The leader looks at things a little more creatively. Instead of rushing to the earliest and easiest decision, the leader considers many options. The leader looks for win-win scenarios rather than zero-sum.
The leader will collaborate in an attempt to negotiate an agreeable solution rather than force a practical decision focused only on his own project objectives.
Probably the most salient skill that makes a leader more successful than a manager is his ability to communicate. The way a project manager writes an email, delivers a status report, facilitates a meeting, and makes a request, are all components of good communication.
If a leader can convey an idea to someone that didn’t understand it before, that is good communication. If a project manager can call a group together for a meeting and lead them in sync to identify and resolve an issue, that is a good communicator.
A strong leader has the ability to communicate in a clear and succinct manner. When a project manager has a one-on-one conversation with someone, he makes eye contact, puts all devices and other distractions aside, and gives that person his full attention.

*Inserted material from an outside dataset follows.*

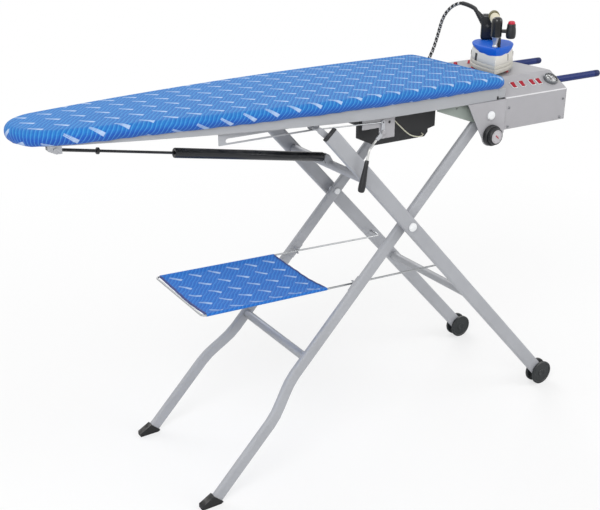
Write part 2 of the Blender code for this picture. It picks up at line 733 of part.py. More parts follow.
def make_b_frame():
    """Footed legs: two tubes that step outwards below the crossbar, with shelf rings and feet."""
    across = Vector((-math.sin(B_LEG_ANGLE), 0, math.cos(B_LEG_ANGLE)))
    top_reach = B_PIVOT_REACH + B_LEG_WIDTH * 0.5
    steps = 5
    half = B_LEG_WIDTH / 2 + FOOT_OVERHANG
    end = PIVOT - B_UP * (FOOT_REACH + GAP)
    upper, lower = end + across * half, end - across * half
    foot_outline = [(upper.x, upper.z), (lower.x, lower.z), (lower.x - FOOT_HEEL, 0),
                    (upper.x - FOOT_TOE, 0), (upper.x - FOOT_TOE, FOOT_TOE_HEIGHT)]
    for label, side in SIDES.items():
        path = [PIVOT + B_UP * top_reach + Vector((0, side * B_LEG_Y, 0))]
        for i in range(steps + 1):
            share = i / steps
            ease = share * share * (3 - 2 * share)
            reach = JOGGLE_START + JOGGLE_LENGTH * share
            y = B_LEG_Y + (FOOT_Y - B_LEG_Y) * ease
            path.append(PIVOT - B_UP * reach + Vector((0, side * y, 0)))
        path.append(PIVOT - B_UP * FOOT_REACH + Vector((0, side * FOOT_Y, 0)))
        bm = bmesh.new()
        add_leg(bm, path, across, B_LEG_WIDTH)
        leg = piece("b_leg_" + label, bm, "silver_paint", frame_b, B_PIVOT)
        low, high = sorted((side * (B_LEG_Y - LEG_THICKNESS), side * (B_LEG_Y + LEG_THICKNESS)))
        holes = hole_cutter([(PIVOT, low, high), (B_PIVOT, low, high)], BOLT_RADIUS + GAP)
        combine(leg, holes, "DIFFERENCE")
        add_shelf_ring(leg, side, across)
        bm = bmesh.new()
        reach = LEG_THICKNESS / 2 + FOOT_OVERHANG
        add_prism(bm, foot_outline, side * FOOT_Y - reach, side * FOOT_Y + reach, "y")
        piece("b_foot_" + label, bm, "black_rubber", frame_b, B_PIVOT)

    inner = B_LEG_Y - LEG_THICKNESS / 2 - GAP
    bm = bmesh.new()
    add_pipe(bm, B_BAR + Vector((0, -inner, 0)), B_BAR + Vector((0, inner, 0)),
             CROSSBAR_RADIUS, CROSSBAR_WALL, ROUND_SIDES)
    piece("b_crossbar", bm, "silver_paint", frame_b, B_PIVOT)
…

Listening is often the forgotten communication skill. People are judged on their communication skills based on what is coming out. But the way they listen and process what other people communicate is a critical aspect of communication.
Project management is a difficult job. There is a myriad of small details to coordinate, budget considerations, and deadlines to meet. It is easy to fall into the rut of focusing on the scientific aspects to meet all of the tangible goals. But the project manager that understands the importance of leadership in project management produces more successful projects and more successful people in the long run.
How well do you focus on the importance of leadership in project management?